I’ve watched friends and family members remain childless for a whole host of reasons; infertility, infant death, neonatal disasters, simply time running out and not meeting the right partner, and dare we say it, choice. And they are by no means any lesser women for it. They are instead, without exception – brave, courageous, pioneering, stoical, funny, warm brilliant women. Some of whom have gone to dark places that most of us would fear to tread, but who have come out the other side with even more compassion and empathy for others than before. They are all awesome. Why the fuck should any of them have to justify why they’re not a parent?

This week, there’s been another internet storm after some D list Playmate (now there’s a fancy job title) posted snapchat photos of a woman changing in the locker room of her gym with the words “if I can’t unsee it then neither can you” (sic) Probably the most vulnerable place on the earth, in the realms of normal every day life.

WTF?! I mean seriously. There are no words. I discussed it with a work colleague. I say “discussed” because actually for a good 2 minutes we just stood open mouthed unable to form any words to encapsulate everything that was wrong with the actions of said Play Mate, let alone how on earth the poor target of her bile must now be feeling. I don’t think personally I’d ever get over it. But she might, she might stick two fingers up and say actually I’ve got nothing to be ashamed of, so fuck you. I massively hope it’s the latter. Or that she sues the perfect little pert backside off the model in question.

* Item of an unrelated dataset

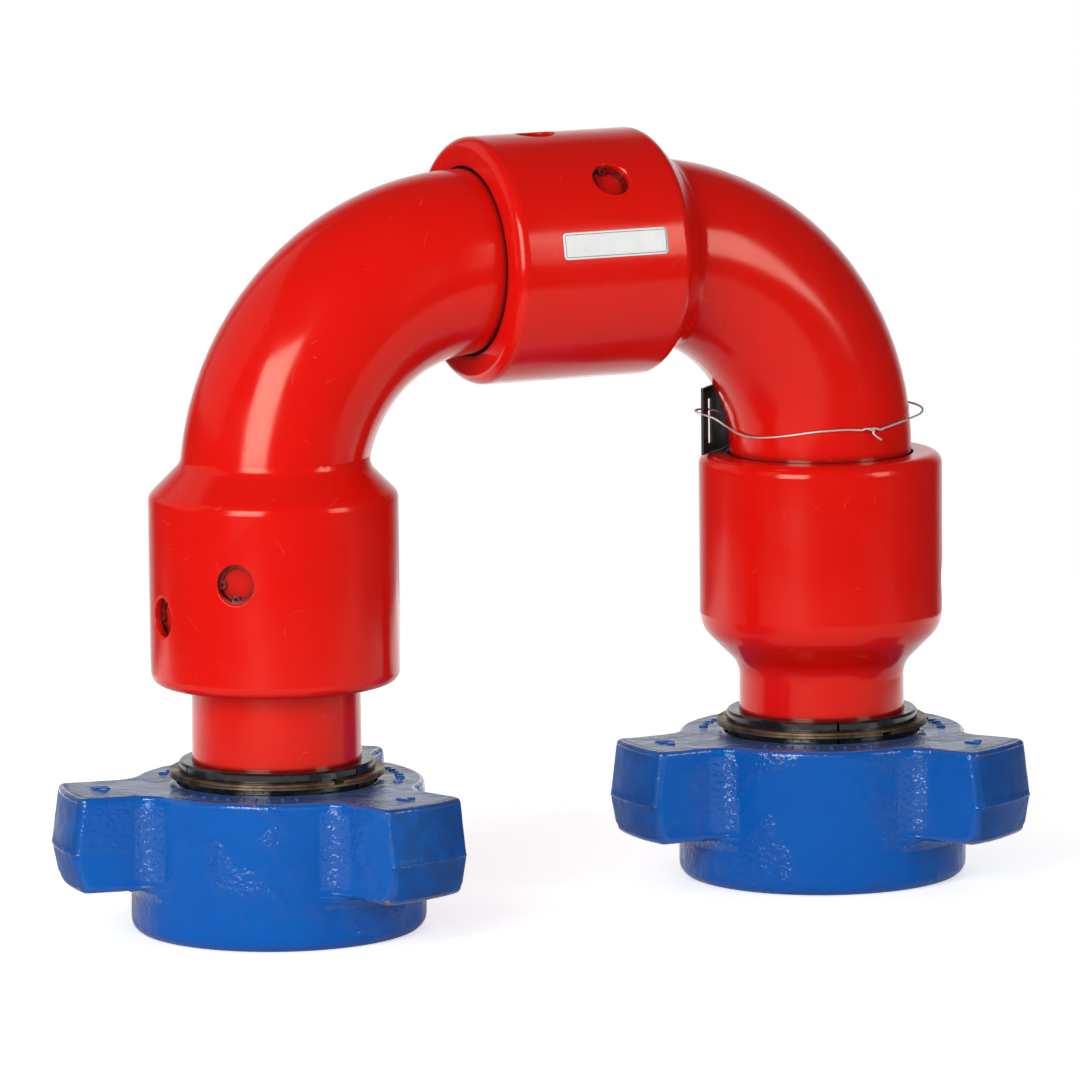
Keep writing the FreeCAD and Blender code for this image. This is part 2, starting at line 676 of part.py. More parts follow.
def make_seals(side, lip):
    """Pressure packing with its brass ring, and the mouth seal at the collar's lip."""
    place = swivel_place(side)
    near = packing_depth(size(lip))
    far = cavity_depth(size(lip))
    brass_out = BORE + size("backup_width")
    brass_far = near + size("backup_height")
    packing = new_body("%s_packing" % side)
    revolve(packing, "packing", [
        (brass_out, near), (PACKING, near), (PACKING, far), (BORE, far), (BORE, brass_far),
        (brass_out, brass_far)])
    add_node("%s_packing" % side, packing, place)
    brass = new_body("%s_backup_ring" % side)
    revolve(brass, "ring", [(BORE, near), (brass_out, near), (brass_out, brass_far),
                            (BORE, brass_far)])
    add_node("%s_backup_ring" % side, brass, place)
    seal = new_body("%s_mouth_seal" % side)
    section = new_sketch(seal, "seal_section", XZ)
    radius = size("mouth_seal_section") / 2
    draw_circle(section, TUBE + size("seal_gap") + radius, size("mouth_seal_depth"), radius)
    spin(seal, "Revolution", "seal", section, "V_Axis")
    add_node("%s_mouth_seal" % side, seal, place)


def make_left_elbow():
    place = FreeCAD.Placement(FreeCAD.Vector(0, 0, AXIS.value), FreeCAD.Rotation())
    make_elbow("left_elbow", LEFT_NECK, LEFT_REACH, "left_lip", "top_lip", place)


def make_right_elbow():
    spot = FreeCAD.Vector(LEG_SPACING.value, 0, AXIS.value)
    place = FreeCAD.Placement(spot, FreeCAD.Rotation(NORTH, 90))
    make_elbow("right_elbow", RIGHT_NECK, RIGHT_REACH, "top_lip", "right_lip", place)


def make_union_set(side):
    """Three retainer segments and the two-turn spiral ring that holds them round a stem."""
    place = union_place(side)
    inner = STEM + size("segment_gap")
    outer = size("segment_diameter") / 2
    flange = size("nut_thread") / 2 - size("flange_clearance")
    seat = size("ring_seat") / 2
    bottom = size("nose_height") + size("seat_gap")
    top = size("segment_top")
    chamfer = size("segment_chamfer")
    ring_top = size("ring_bottom") + size("ring_turn") * 2
    flange_top = size("segment_flange_top")
    sweep = Size(120, "120") - size("segment_split_angle")
    for number in range(3):
        name = "%s_segment_%d" % (side, number + 1)
        body = new_body(name)
        revolve(body, "segment", [
            (NOSE, bottom), (flange, bottom), (flange, flange_top - flange + outer),
            (outer, flange_top), (outer, size("ring_bottom") - size("ring_play")),
            (seat, size("ring_bottom") - size("ring_play")), (seat, ring_top + size("ring_play")),
            (outer, ring_top + size("ring_play")), (outer, top - chamfer),
            (outer - chamfer, top), (inner, top), (inner, bottom + NOSE - inner)], angle=sweep)
        turn = size("%s_split_angle" % side).value + 120.0 * number
        add_node(name, body, place * FreeCAD.Placement(
            FreeCAD.Vector(), FreeCAD.Rotation(UP, turn)))

    name = "%s_retaining_ring" % side
    body = new_body(name)
    inside = seat + size("ring_play")
    outside = size("ring_diameter") / 2
    edge = size("ring_edge")
    full = Size(360, "360") - size("ring_step_angle")
    for turn, low in ((0, size("ring_bottom")), (1, size("ring_bottom") + size("ring_turn"))):
        high = low + size("ring_turn")
        revolve(body, "turn_%d" % (turn + 1), [
            (inside, low), (outside - edge, low), (outside, low + edge), (outside, high - edge),
            (outside - edge, high), (inside, high)], angle=full, centred=turn == 0)
    end = size("%s_ring_end_angle" % side).value
    add_node(name, body, place * FreeCAD.Placement(FreeCAD.Vector(), FreeCAD.Rotation(UP, end)))


def union_place(side):
    spot = LEG_SPACING.value if side == "right" else 0.0
    return FreeCAD.Placement(FreeCAD.Vector(spot, 0, 0), FreeCAD.Rotation())


def wing_gap_outline():
    """Plan of the space between two wings, centred on +X, with a round at each wing's root."""
    nut = size("nut_diameter") / 2
    half = size("wing_width") / 2
    root = size("wing_root")
    root_y = half + root
    root_x = ((nut + root) * (nut + root) - root_y * root_y).root()
    share = nut / (nut + root)
    turn = math.pi / size("wing_count").value
    near_side = []
    for x, y in ((size("wing_reach") * 2, half), (root_x, half), (root_x * share, root_y * share)):
        near_side.append((x * math.cos(turn) + y * math.sin(turn),
                          y * math.cos(turn) - x * math.sin(turn)))
    outer, root_start, root_end = near_side
    return [outer, (*root_start, -root), (*root_end, nut), (root_end[0], -root_end[1], -root),
            (root_start[0], -root_start[1]), (outer[0], -outer[1])]


def make_wing_nut(side):
    """Forged nut with three drafted wings, an inner shoulder and a threaded mouth."""
    name = "%s_wing_nut" % side
    body = new_body(name)
    radius = size("nut_diameter") / 2
    height = size("nut_height")
    low_round = size("nut_round")
    low = size("wing_bottom")
    reach = size("wing_reach")
    drawn_in = reach - size("wing_draft")
    revolve(body, "blank", [
        (0, 0), (radius - low_round, 0, low_round), (radius, low_round), (radius, low),
        (drawn_in, low), (reach, size("wing_parting")), (drawn_in, height), (0, height)])
    plan = new_sketch(body, "wing_gap_plan", XY, lift=height)
    draw_outline(plan, wing_gap_outline())
    gap = pad(body, "wing_gap", plan, height - low, kind="Pocket")
    polar(body, "wing_gaps", [gap], size("wing_count"))
    fillet(body, "wing_corners", wing_corner_edges(body.Shape), size("wing_corner"))
    fillet(body, "top_round", top_edges(body.Shape), size("nut_top_round"))

    shoulder = size("nut_shoulder")
    bore = size("nut_bore") / 2
    thread = size("nut_thread") / 2
    relief_depth = size("nut_relief_depth")
    relief = thread + relief_depth
    relief_top = shoulder - relief + bore
    relief_low = relief_top - size("nut_relief_height")
    lead = size("nut_lead")
    mouth = size("nut_bore_chamfer")
    revolve(body, "inside", [
        (0, 0), (thread + lead, 0), (thread, lead), (thread, relief_low - relief_depth),
        (relief, relief_low), (relief, relief_top), (bore, shoulder),
        (bore, height - mouth), (bore + mouth, height), (0, height)], "Groove")
    turn = size("%s_nut_angle" % side).value - 180 / size("wing_count").value
    add_node(name, body, union_place(side) * FreeCAD.Placement(
        FreeCAD.Vector(), FreeCAD.Rotation(UP, turn)))


def wing_corner_edges(shape):
    """Upright edges between a wing's sides and its end."""
    inside = size("wing_reach").value - 2 * size("wing_draft").value

    def is_corner(edge):
        middle = edge.CenterOfMass
        return edge.BoundBox.ZLength > 1 and math.hypot(middle.x, middle.y) > inside
    return named_edges(shape, is_corner)


def top_edges(shape):
    """Outline of the nut's flat top."""
    height = size("nut_height").value

    def is_top(edge):
        return edge.BoundBox.ZMin > height - 0.001
    return named_edges(shape, is_top)


def make_label():
    """Thin blank sticker on the top collar."""
    body = new_body("label")
    near = size("label_start")
    far = near + size("label_length")
    outer = COLLAR + size("label_thickness")
    revolve(body, "sheet", [(COLLAR, near), (outer, near), (outer, far), (COLLAR, far)],
            angle=size("label_sweep_angle"))
    add_node("label", body, swivel_place("top") * FreeCAD.Placement(
        FreeCAD.Vector(), FreeCAD.Rotation(UP, size("label_angle").value)))


def tag_place(lift):
    spot = FreeCAD.Vector(LEG_SPACING.value, 0, (RIGHT_RIM + lift).value)
    return FreeCAD.Placement(spot, FreeCAD.Rotation(UP, size("tag_angle").value))


def make_tag():
    """Slotted plate that stands on the right collar's rim beside the elbow."""
    body = new_body("id_tag")
    sketch = new_sketch(body, "plate_outline", YZ, lift=TUBE + size("tag_standoff"))
    near = size("tag_shift") + size("tag_length") / 2
    far = size("tag_shift") - size("tag_length") / 2
    high = size("tag_height")
    draw_outline(sketch, [(far, 0), (near, 0), (near, high), (far, high)])
    slot_near = near - size("slot_margin")
    slot_far = slot_near - size("slot_width")
    low = size("slot_bottom")
    top = low + size("slot_height")
    draw_outline(sketch, [(slot_far, low), (slot_near, low), (slot_near, top), (slot_far, top)])
    pad(body, "plate", sketch, size("tag_thickness"))
    add_node("id_tag", body, tag_place(size("tag_clearance")))


def run_round_corners(points, bend):
    """Edges of straight runs through the points, joined by tangent arcs of one radius."""
    edges = []
    last = points[0]
    for before, corner, after in zip(points, points[1:], points[2:]):
        inward = (before - corner).normalize()
        outward = (after - corner).normalize()
        half = inward.getAngle(outward) / 2
        start = corner + inward * (bend / math.tan(half))
        end = corner + outward * (bend / math.tan(half))
        crest = corner + (inward + outward).normalize() * (bend / math.sin(half) - bend)
        edges.append(Part.LineSegment(last, start).toShape())
        edges.append(Part.Arc(start, crest, end).toShape())
        last = end
    edges.append(Part.LineSegment(last, points[-1]).toShape())
    return edges


def make_tie_wire():
    """Loop of wire round the outlet elbow and through the tag's slot, ends twisted outside."""
    bend = size("bend_radius").value
    tube = TUBE.value
    above_bend = (RIGHT_RIM + size("wire_height") - AXIS).value + bend
    outer_side = math.sqrt((bend + tube) ** 2 - above_bend ** 2) - bend
    inner_side = bend - math.sqrt((bend - tube) ** 2 - above_bend ** 2)
    radius = size("wire_diameter").value / 2
    gap = size("wire_gap").value + radius
    loop = (outer_side + inner_side) / 2 + gap
    centre = FreeCAD.Placement(
        FreeCAD.Vector((outer_side - inner_side) / 2, 0, 0), FreeCAD.Rotation())
    place = centre * tag_place(size("wire_height"))
    to_tag = place.inverse() * tag_place(size("wire_height"))

    plate = tube + (size("tag_standoff") + size("tag_thickness") / 2).value + to_tag.Base.x
    outside = plate + size("tag_thickness").value / 2 + gap
    edge = (size("tag_shift") + size("tag_length") / 2).value + to_tag.Base.y
    slot_middle = edge - (size("slot_margin") + size("slot_width") / 2).value
    knot = FreeCAD.Vector(outside, edge + gap + radius, 0)
    start = knot - FreeCAD.Vector(2 * radius, 0, 0)
    touch_angle = math.atan2(start.y, start.x) + math.acos(loop / start.Length)
    far_angle = touch_angle / 2 + math.pi
    touch = FreeCAD.Vector(math.cos(touch_angle), math.sin(touch_angle), 0) * loop
    far = FreeCAD.Vector(math.cos(far_angle), math.sin(far_angle), 0) * loop
    leave = FreeCAD.Vector(loop, 0, 0)
    through_slot = [leave, FreeCAD.Vector(loop, slot_middle - plate + loop, 0),
                    FreeCAD.Vector(outside, slot_middle - plate + outside, 0), knot]
    edges = [Part.LineSegment(start, touch).toShape(), Part.Arc(touch, far, leave).toShape()]
    edges += run_round_corners(through_slot, size("wire_bend").value)
    sideways = UP.cross(touch - start).normalize()
    corners = [start + UP * (radius * math.sin(turn)) + sideways * (radius * math.cos(turn))
               for turn in (math.radians(45 * number) for number in range(9))]
    strand = Part.Wire(edges).makePipeShell([Part.makePolygon(corners)], True, False)

    middle = (knot + start) * 0.5 - FreeCAD.Vector(0, radius, 0)
    twist = Part.makeCylinder(2.3 * radius, size("wire_tail").value, middle, NORTH)
    feature = doc.addObject("Part::Feature", "tie_wire")
    feature.Shape = strand.fuse(twist)
    add_node("tie_wire", feature, place)


def check_document():
    for thing in doc.Objects:
        if "Invalid" in thing.State or "Error" in thing.State:
            raise RuntimeError("%s is %s" % (thing.Label, thing.State))
    for name, thing in nodes:
        if thing.Shape.isNull() or not thing.Shape.isValid():
            raise RuntimeError("%s has no valid shape" % name)


def export():
    os.makedirs("parts", exist_ok=True)
    for name, thing in nodes:
        thing.Shape.exportStep("parts/%s.step" % name)


make_left_stem()
make_left_elbow()
make_right_elbow()
make_right_body()
for side, lip, first, grease in (
        ("left", "left_lip", "port_angle", "grease_angle"),
        ("top", "top_lip", "port_angle", "grease_angle"),
        ("right", "right_lip", "body_port_angle", "body_grease_angle")):
    for row in range(3):
        make_ball_row("%s_ball_row_%d" % (side, row + 1), race_depth(size(lip), row),
                      swivel_place(side))
    make_ports(side, first, lip)
    make_grease_fitting(side, grease, lip)
    make_seals(side, lip)
for side in ("left", "right"):
    make_union_set(side)
    make_wing_nut(side)
make_label()
make_tag()
make_tie_wire()
doc.recompute()
check_document()
export()
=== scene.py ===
"""Finishes, wing nuts and trim of a long sweep swivel joint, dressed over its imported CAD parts."""

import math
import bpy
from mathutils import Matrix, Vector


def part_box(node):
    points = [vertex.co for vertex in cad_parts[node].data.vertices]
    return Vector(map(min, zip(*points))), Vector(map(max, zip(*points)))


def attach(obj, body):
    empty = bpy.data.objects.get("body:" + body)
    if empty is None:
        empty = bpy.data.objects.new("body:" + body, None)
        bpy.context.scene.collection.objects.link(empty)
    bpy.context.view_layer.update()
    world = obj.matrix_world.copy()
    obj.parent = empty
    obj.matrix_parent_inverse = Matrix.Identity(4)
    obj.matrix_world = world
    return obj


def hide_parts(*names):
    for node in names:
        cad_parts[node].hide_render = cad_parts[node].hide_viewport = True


bl_info = {
    "name": "Long Sweep Swivel Joint",
    "version": (1, 0, 0),
    "blender": (4, 5, 0),
    "location": "View3D > Sidebar > Swivel Joint",
    "description": "Makes the finishes, wing nuts, label, wire and studio of a long sweep swivel joint",
    "category": "Object",
}

import bpy
from mathutils import Matrix, Quaternion, Vector, noise

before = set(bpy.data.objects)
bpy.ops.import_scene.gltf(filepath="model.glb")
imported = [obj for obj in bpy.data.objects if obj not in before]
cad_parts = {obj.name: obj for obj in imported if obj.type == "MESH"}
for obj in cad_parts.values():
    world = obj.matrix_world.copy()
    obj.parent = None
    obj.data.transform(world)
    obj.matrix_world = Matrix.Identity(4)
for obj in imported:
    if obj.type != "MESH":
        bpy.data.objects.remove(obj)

MM = 0.001
SIDES = ("left", "right")
SWIVELS = ("left", "top", "right")

# Colours of dirt, wear and print, and of painted shade and painted sheen
SPECK = (0.12, 0.014, 0.01)
SCRATCH = (0.88, 0.2, 0.13)
# Near-black red laid on as painted shade where ambient occlusion finds crevices, ports and joints
CREVICE_SHADE = (0.035, 0.006, 0.005)
DUST_AND_SHEEN = (0.1, 0.115, 0.13)
# Grey laid on the nuts' upward faces as dust and as painted sheen of the backdrop
BRUISE = (0.008, 0.045, 0.17)
TEAL = (0.05, 0.16, 0.17)


def box_middle(node):
    low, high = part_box(node)
    return (Vector(low) + Vector(high)) / 2


# Sizes and colours


def colour(title, use, default):
    return bpy.props.FloatVectorProperty(
        name=title, description=use, subtype="COLOR", size=3, min=0, max=1, default=default)


def length(title, use, default):
    return bpy.props.FloatProperty(
        name=title, description=use, unit="LENGTH", precision=4, default=default)


def angle(title, use, default):
    return bpy.props.FloatProperty(
        name=title, description=use, subtype="ANGLE", default=math.radians(default))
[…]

The chain of gyms have responded magnificently with a life time ban for the model. Their press release  “Her behaviour was appalling and put at risk every member’s privacy” left no room for doubt on their stance.

Body shaming is never ok. Quite when things will change I don’t know. But I guess in the meantime we can all help a little, starting by shunning the side bar of shame in the Daily Mail and all the other hateful publications out there. And by being kind.  And not judging a book by it’s cover. All the things surely we were brought up to do?